DATA PROVIDED:
BEGIN

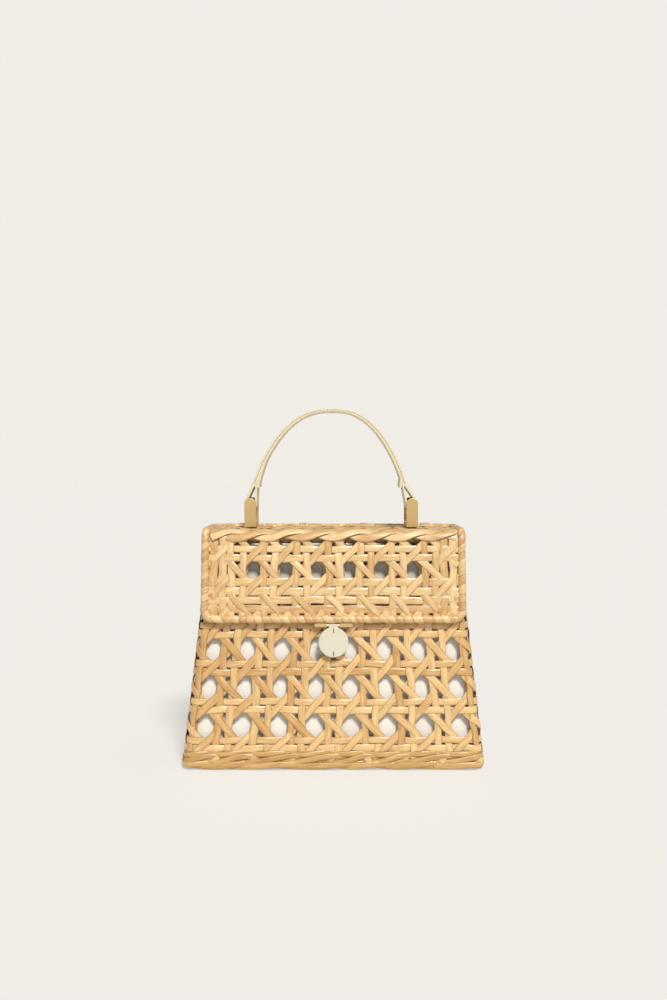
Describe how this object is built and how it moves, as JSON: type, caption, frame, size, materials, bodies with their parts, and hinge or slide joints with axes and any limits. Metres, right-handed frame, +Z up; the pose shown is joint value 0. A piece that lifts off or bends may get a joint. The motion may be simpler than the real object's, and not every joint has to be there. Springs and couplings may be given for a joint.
{
  "type": "crossbody bag",
  "caption": "Small tapered bag of open woven cane with a flap over the top, an arched leather handle held in metal forks and a round magnetic clasp.",
  "frame": {"origin": "middle of the base on the surface the bag stands on", "axes": "+Z up, the flap's front faces -Y, +X to the right seen from the front"},
  "size_m": [0.257, 0.115, 0.3053],
  "materials": {
    "woven_cane": "glossy natural peel",
    "cane_rod": "smooth",
    "binding_cane": "glossy natural peel",
    "lining_cloth": "plain cotton",
    "strap_leather": "smooth",
    "fitting_brass": "satin",
    "disc_brass": "pale satin",
    "small_steel": "satin"
  },
  "bodies": {
    "body": {"front_weave": "woven_cane", "back_weave": "woven_cane", "left_side_weave": "woven_cane", "right_side_weave": "woven_cane", "base_band": "binding_cane", "base_weave": "woven_cane", "base_frame": "cane_rod", "left_front_post": "cane_rod", "left_back_post": "cane_rod", "right_front_post": "cane_rod", "right_back_post": "cane_rod", "top_rim": "cane_rod", "lining": "lining_cloth", "hinge_lashing_1": "binding_cane", "hinge_lashing_2": "binding_cane", "hinge_lashing_3": "binding_cane", "hinge_lashing_4": "binding_cane", "strike_plate": "small_steel", "strike_rivet": "small_steel", "strike_washer": "small_steel"},
    "flap": {"flap_rear_rod": "cane_rod", "flap_left_rim": "cane_rod", "flap_right_rim": "cane_rod", "flap_lower_rim": "cane_rod", "flap_top_weave": "woven_cane", "flap_front_weave": "woven_cane", "handle_strap": "strap_leather", "handle_lining": "strap_leather", "left_fork": "fitting_brass", "right_fork": "fitting_brass", "left_fork_pin": "small_steel", "right_fork_pin": "small_steel", "left_loop_liner": "strap_leather", "right_loop_liner": "strap_leather", "left_backing_plate": "small_steel", "right_backing_plate": "small_steel", "left_fork_screws": "small_steel", "right_fork_screws": "small_steel", "clasp_hanger": "fitting_brass", "clasp_pin": "small_steel", "hanger_screws": "small_steel"},
    "clasp": {"clasp_disc": "disc_brass", "clasp_magnet": "small_steel"}
  },
  "joints": [
    {"name": "flap_hinge", "type": "hinge", "parent": "body", "child": "flap", "pos_m": [0, 0.03089, 0.1998], "axis": [-1, 0, 0], "range_deg": [0, 180]},
    {"name": "clasp_swing", "type": "hinge", "parent": "flap", "child": "clasp", "pos_m": [0, -0.04735, 0.12103], "axis": [-1, 0, 0], "range_deg": [0, 85]}
  ]
}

END

SHORT TASK: Your task is to gather every line with the word "materials" and copy it.

SOLUTION TO THIS TASK:
Describe how this object is built and how it moves, as JSON: type, caption, frame, size, materials, bodies with their parts, and hinge or slide joints with axes and any limits. Metres, right-handed frame, +Z up; the pose shown is joint value 0. A piece that lifts off or bends may get a joint. The motion may be simpler than the real object's, and not every joint has to be there. Springs and couplings may be given for a joint.
  "materials": {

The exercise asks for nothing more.